Love in the Time of Cholera — tragically ending in the painful ecstasy of García-Márquez’ penetrating strokes presages the seemingly near-hopeless human condition in this time of the long-playing COVID pandemic, like being onboard a ship that cannot yet dock. Today, the second Valentine’s Day in the grip of restrictions and isolations imposed by the pandemic, our values and definitions of love are challenged — is love an obsession with possession, a means to a self-serving love of self? Time enough to ponder and discern.

Possessive love has been romanticized much in literature and the arts, in folklore and common language, and social mores have institutionalized the dubious nobility of jealous protectiveness over the exclusivity of one for the other in a love relationship. A peer-vetted medical website says, “We almost all feel some degree of possessiveness in romantic relationships. After all, it’s at the heart of the phrase ‘be mine’ we hear every Valentine’s Day — that concept of ‘belonging’ to someone… If taken too far, possessiveness can become a serious issue that leads to other relationship problems.” 

“Possessiveness is fundamentally a fear of loss. Possessive people worry that their partners will leave them. They worry that their partners can’t be trusted… and they will lose their ‘possession’” (https://www.webmd.com/sex-relationships/signs-possessiveness, Dec. 3, 2020). 

What a sad commentary for the highest and noblest act that Man can do, “loving one another as God has loved you.” Trust and faith are the virtues that uphold this covenant between God and Man, between Man and each other. How poignantly Valentine’s Day in a pandemic reminds us that love is not possession of another, but a conscious act of the will and sustained feelings of heart and soul that persist even in the isolation and restrictions of time and distance, in quarantines and health protocols. 

The COVID pandemic has also riveted us from inordinately loving the material possessions and obsessions that had surrounded us in our “past life.” We have been caught in the accoutrements of wealth and power that shackled us in fierce competition with one another — economic status has been the measure of success. “In our day, for many people, life’s meaning is found in possessing, in having an excess of material objects. An insatiable greed marks all human history, even today, when, paradoxically, a few dine luxuriantly while all too many go without the daily bread needed to survive,” Pope Francis said in a Christmas Day homily at St. Peter’s Square in Rome (Reuters, Dec. 25, 2018). 

“Let us ask ourselves: Do I really need all these material objects and complicated recipes for living? Can I manage without all these unnecessary extras and live a life of greater simplicity?” Pope Francis said. 

Can I love without possessing? Must possessions be my measure of happiness? 

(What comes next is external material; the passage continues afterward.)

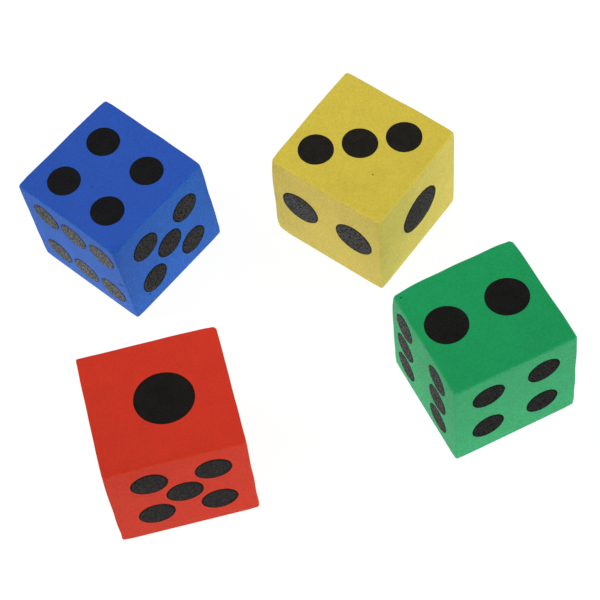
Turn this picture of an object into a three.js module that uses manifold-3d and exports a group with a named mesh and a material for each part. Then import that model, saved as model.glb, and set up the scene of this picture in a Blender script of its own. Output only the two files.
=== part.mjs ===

Pope Francis prays to God, “it is not the time of Your judgment, but of our judgment: a time to choose what matters and what passes away, a time to separate what is necessary from what is not. It is a time to get our lives back on track with regard to you, Lord, and to others.” (https://www.ncronline.org/, March 27, 2020). 

Amen.

 

Amelia H. C. Ylagan is a doctor of Business Administration from the University of the Philippines.